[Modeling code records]
-- Begin --
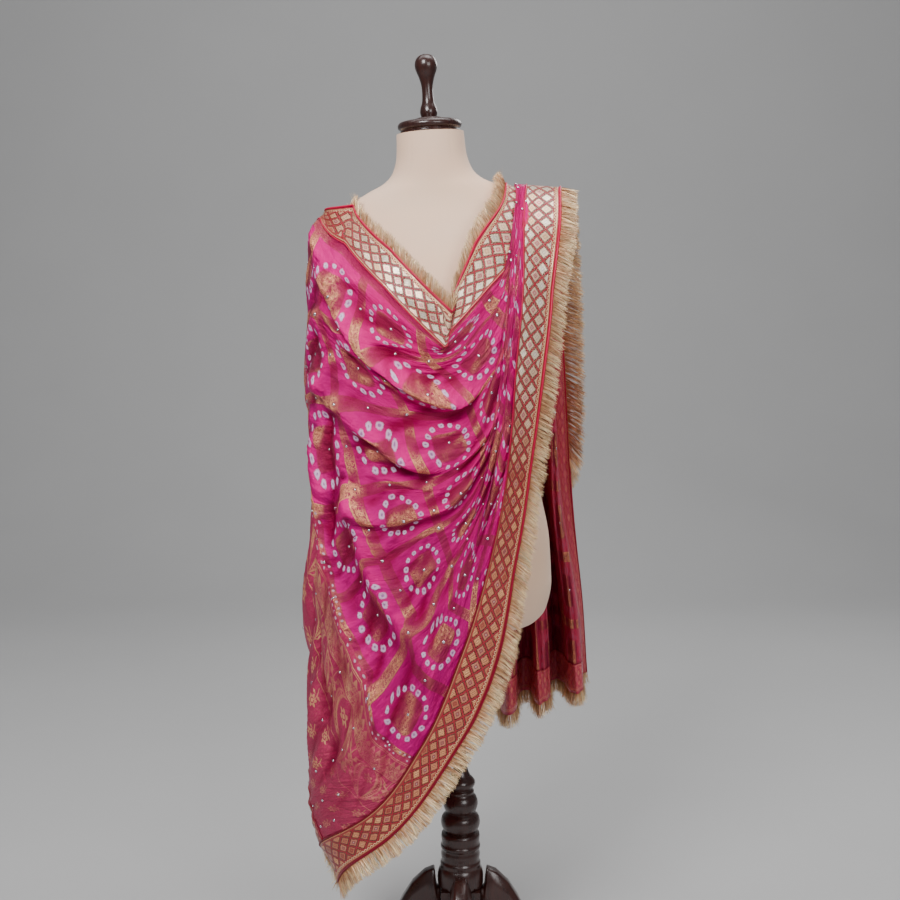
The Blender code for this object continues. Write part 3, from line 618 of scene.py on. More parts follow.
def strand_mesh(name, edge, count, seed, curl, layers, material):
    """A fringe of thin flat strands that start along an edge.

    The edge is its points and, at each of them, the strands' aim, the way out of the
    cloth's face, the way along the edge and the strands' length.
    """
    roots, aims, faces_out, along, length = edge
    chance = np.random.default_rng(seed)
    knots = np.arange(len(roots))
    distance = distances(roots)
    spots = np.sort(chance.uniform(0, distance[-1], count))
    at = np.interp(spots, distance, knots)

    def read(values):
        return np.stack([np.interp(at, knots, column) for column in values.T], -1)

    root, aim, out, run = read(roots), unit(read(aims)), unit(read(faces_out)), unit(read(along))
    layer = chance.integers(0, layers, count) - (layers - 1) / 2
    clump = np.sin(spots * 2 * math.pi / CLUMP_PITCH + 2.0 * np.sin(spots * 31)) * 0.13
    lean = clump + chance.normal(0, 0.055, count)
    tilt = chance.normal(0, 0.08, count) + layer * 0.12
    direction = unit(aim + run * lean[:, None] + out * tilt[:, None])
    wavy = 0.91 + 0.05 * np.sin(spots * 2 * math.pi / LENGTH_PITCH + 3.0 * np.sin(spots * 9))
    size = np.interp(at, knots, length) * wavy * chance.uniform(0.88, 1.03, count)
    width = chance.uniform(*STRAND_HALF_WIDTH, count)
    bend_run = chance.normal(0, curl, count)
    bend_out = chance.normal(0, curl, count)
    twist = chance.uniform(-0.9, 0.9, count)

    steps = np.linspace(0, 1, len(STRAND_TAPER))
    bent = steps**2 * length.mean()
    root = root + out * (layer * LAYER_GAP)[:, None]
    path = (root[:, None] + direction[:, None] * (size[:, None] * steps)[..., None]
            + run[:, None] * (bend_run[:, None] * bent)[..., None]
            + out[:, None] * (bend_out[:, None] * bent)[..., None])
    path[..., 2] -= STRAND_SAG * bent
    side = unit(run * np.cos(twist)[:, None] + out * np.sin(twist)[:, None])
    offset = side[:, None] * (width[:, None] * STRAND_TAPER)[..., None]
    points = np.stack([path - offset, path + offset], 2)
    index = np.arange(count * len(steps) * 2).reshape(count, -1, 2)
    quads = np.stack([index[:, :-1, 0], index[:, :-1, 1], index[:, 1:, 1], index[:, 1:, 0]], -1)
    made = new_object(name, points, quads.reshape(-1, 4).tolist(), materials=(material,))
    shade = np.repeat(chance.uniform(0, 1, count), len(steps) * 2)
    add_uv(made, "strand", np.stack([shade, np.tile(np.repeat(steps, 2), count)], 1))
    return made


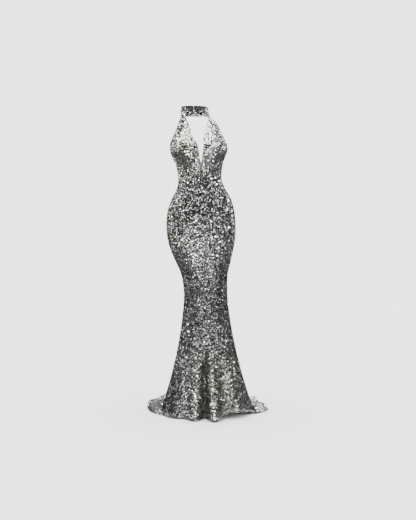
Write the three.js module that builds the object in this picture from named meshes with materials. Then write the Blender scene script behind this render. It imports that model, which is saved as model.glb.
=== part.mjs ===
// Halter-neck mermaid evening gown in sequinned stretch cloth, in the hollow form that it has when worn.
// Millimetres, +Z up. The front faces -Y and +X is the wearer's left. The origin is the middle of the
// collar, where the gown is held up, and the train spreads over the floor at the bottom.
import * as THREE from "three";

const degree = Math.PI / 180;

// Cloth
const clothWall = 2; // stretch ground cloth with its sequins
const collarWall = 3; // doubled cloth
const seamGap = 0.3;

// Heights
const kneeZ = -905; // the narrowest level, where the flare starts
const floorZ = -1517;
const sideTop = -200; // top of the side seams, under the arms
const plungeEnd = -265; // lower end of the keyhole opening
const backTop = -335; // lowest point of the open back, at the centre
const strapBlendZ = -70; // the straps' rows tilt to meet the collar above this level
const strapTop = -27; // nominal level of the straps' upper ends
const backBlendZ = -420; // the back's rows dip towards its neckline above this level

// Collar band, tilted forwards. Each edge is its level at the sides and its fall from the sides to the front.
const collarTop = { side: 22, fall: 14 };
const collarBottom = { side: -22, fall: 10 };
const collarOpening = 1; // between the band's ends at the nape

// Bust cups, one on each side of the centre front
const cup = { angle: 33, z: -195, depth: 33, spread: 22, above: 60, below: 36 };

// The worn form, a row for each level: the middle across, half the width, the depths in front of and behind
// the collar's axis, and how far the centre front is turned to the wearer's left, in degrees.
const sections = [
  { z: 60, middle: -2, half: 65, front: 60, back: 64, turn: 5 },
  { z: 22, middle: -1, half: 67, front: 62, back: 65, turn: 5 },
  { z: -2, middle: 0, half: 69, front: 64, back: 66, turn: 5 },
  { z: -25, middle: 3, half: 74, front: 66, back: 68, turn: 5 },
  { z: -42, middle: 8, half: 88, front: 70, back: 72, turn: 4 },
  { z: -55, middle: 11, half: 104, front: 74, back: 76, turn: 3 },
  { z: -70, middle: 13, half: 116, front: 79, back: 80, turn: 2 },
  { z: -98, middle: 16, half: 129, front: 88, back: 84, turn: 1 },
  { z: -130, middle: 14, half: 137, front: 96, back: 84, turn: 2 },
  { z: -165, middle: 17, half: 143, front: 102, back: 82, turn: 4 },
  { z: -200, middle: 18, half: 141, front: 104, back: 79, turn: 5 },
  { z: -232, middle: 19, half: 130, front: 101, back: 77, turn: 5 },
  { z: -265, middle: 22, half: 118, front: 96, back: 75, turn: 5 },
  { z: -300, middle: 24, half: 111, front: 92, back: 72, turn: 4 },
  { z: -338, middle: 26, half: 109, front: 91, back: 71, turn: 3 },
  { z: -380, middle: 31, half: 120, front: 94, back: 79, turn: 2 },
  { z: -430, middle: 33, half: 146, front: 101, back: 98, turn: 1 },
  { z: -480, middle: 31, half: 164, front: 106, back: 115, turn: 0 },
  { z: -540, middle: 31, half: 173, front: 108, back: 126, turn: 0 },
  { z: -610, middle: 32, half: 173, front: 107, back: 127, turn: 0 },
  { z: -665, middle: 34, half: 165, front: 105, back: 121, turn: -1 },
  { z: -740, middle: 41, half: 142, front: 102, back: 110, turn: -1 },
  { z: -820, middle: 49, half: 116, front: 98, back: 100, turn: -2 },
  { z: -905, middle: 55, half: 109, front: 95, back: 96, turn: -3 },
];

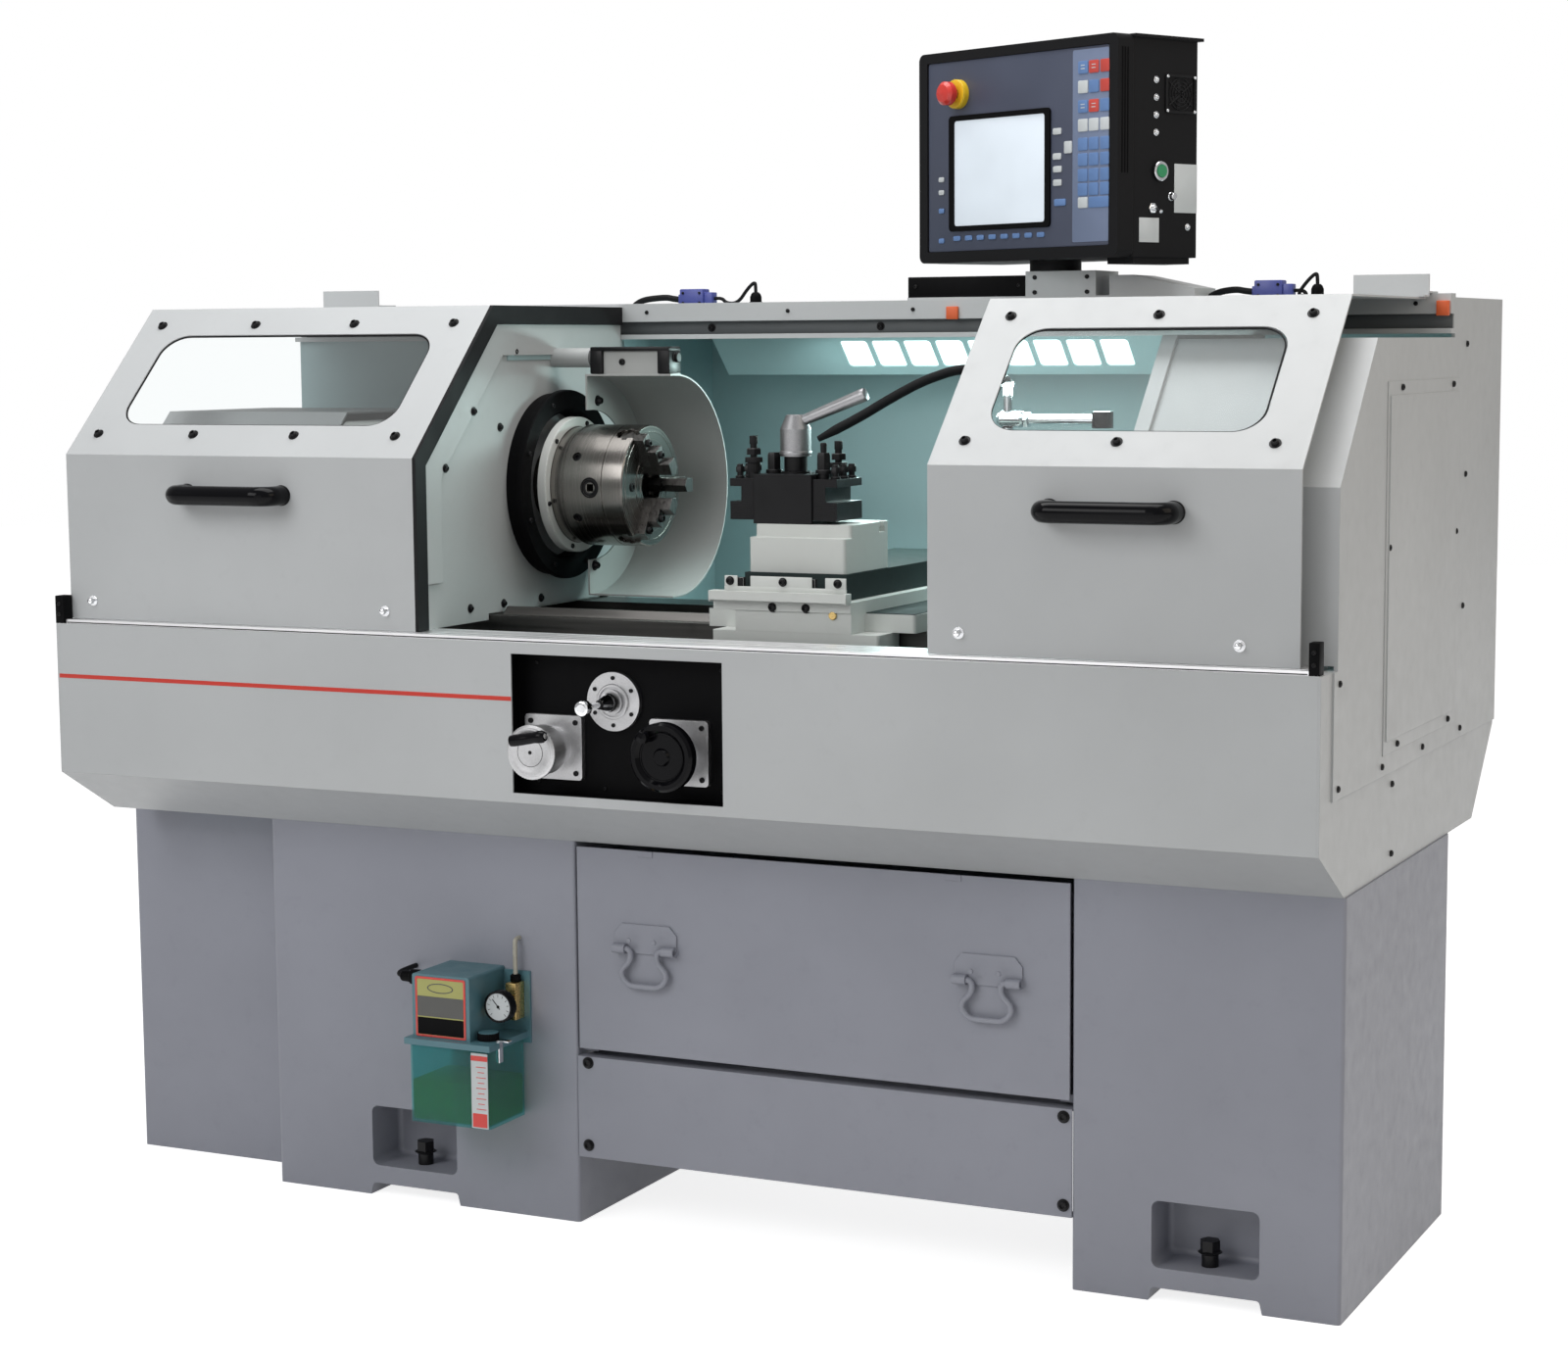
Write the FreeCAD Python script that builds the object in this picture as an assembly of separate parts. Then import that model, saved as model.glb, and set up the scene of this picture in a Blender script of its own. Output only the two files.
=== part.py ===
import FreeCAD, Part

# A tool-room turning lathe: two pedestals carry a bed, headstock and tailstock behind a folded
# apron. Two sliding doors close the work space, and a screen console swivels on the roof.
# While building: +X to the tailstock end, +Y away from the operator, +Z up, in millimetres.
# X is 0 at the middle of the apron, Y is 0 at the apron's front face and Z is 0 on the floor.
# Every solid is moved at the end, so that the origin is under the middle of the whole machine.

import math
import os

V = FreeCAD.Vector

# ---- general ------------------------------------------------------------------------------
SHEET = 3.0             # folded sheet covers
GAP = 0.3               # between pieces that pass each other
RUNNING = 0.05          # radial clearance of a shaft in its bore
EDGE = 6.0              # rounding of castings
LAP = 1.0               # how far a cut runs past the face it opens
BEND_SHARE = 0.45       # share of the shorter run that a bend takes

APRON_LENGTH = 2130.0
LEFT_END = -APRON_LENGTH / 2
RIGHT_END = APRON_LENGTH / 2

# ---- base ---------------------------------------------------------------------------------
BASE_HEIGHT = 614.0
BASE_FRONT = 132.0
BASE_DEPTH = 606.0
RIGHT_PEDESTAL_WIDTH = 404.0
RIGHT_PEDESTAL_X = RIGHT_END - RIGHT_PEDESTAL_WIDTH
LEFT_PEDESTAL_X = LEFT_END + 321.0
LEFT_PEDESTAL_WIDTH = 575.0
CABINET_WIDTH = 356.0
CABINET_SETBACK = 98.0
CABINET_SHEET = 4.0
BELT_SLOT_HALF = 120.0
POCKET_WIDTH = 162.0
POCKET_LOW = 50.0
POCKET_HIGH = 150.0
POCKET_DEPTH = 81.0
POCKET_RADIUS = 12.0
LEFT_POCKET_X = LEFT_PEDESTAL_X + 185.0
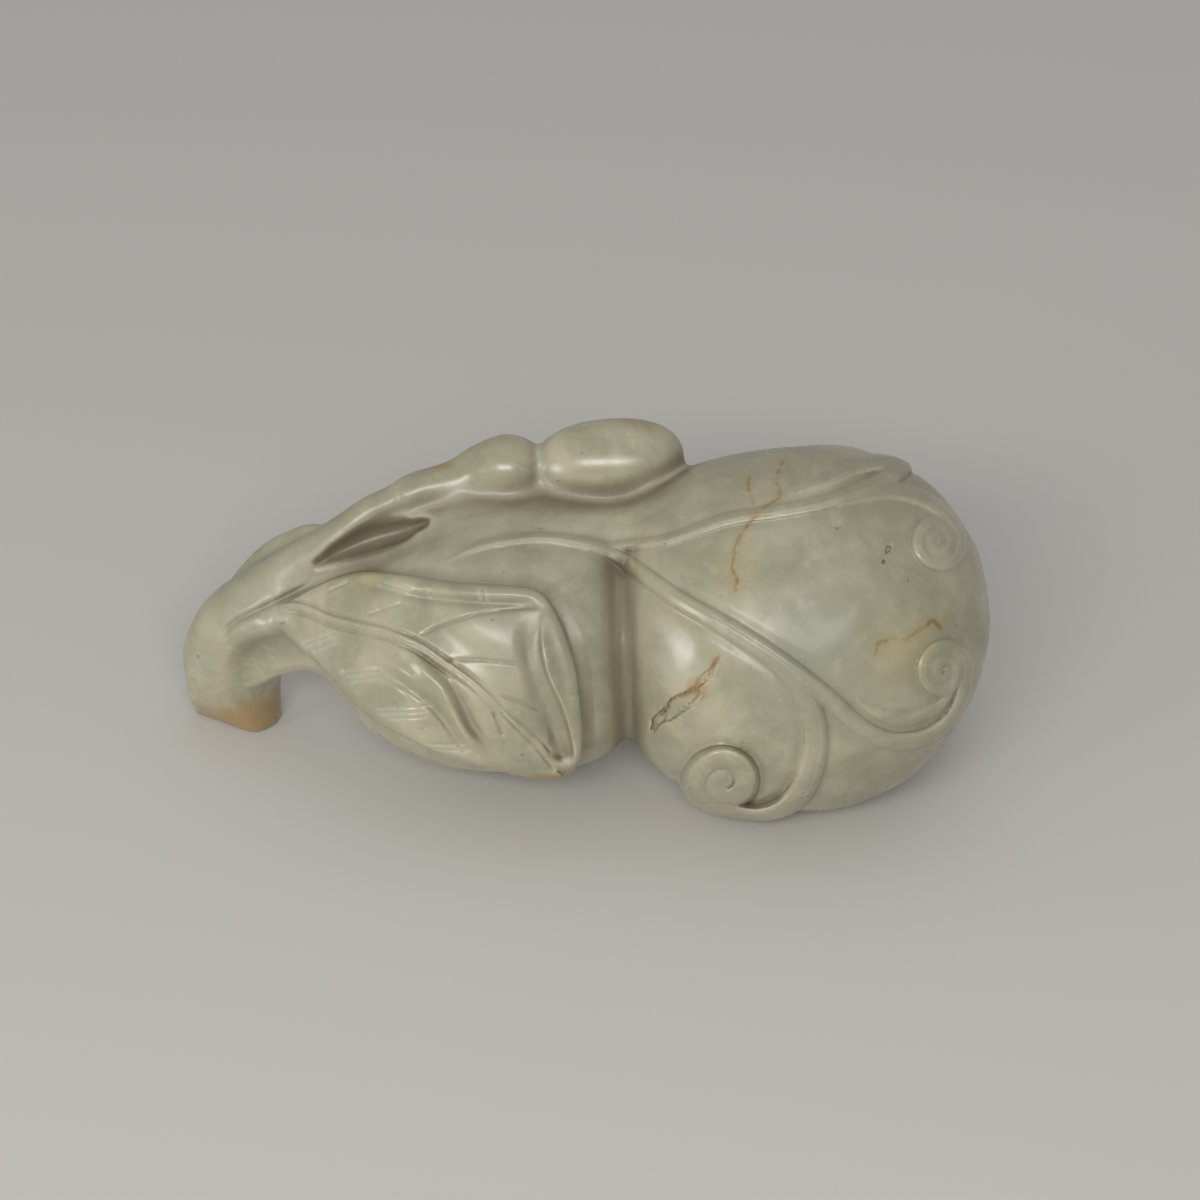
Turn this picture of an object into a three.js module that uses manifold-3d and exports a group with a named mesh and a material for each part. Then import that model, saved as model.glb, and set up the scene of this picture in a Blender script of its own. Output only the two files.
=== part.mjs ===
-- End --
SHORT TASK: Only the lines from the one with "Write the FreeCAD" up to the one with "import FreeCAD, Part" should be repeated, both included, exactly as they appear.

EXERCISE SOLUTION:
Write the FreeCAD Python script that builds the object in this picture as an assembly of separate parts. Then import that model, saved as model.glb, and set up the scene of this picture in a Blender script of its own. Output only the two files.
=== part.py ===
import FreeCAD, Part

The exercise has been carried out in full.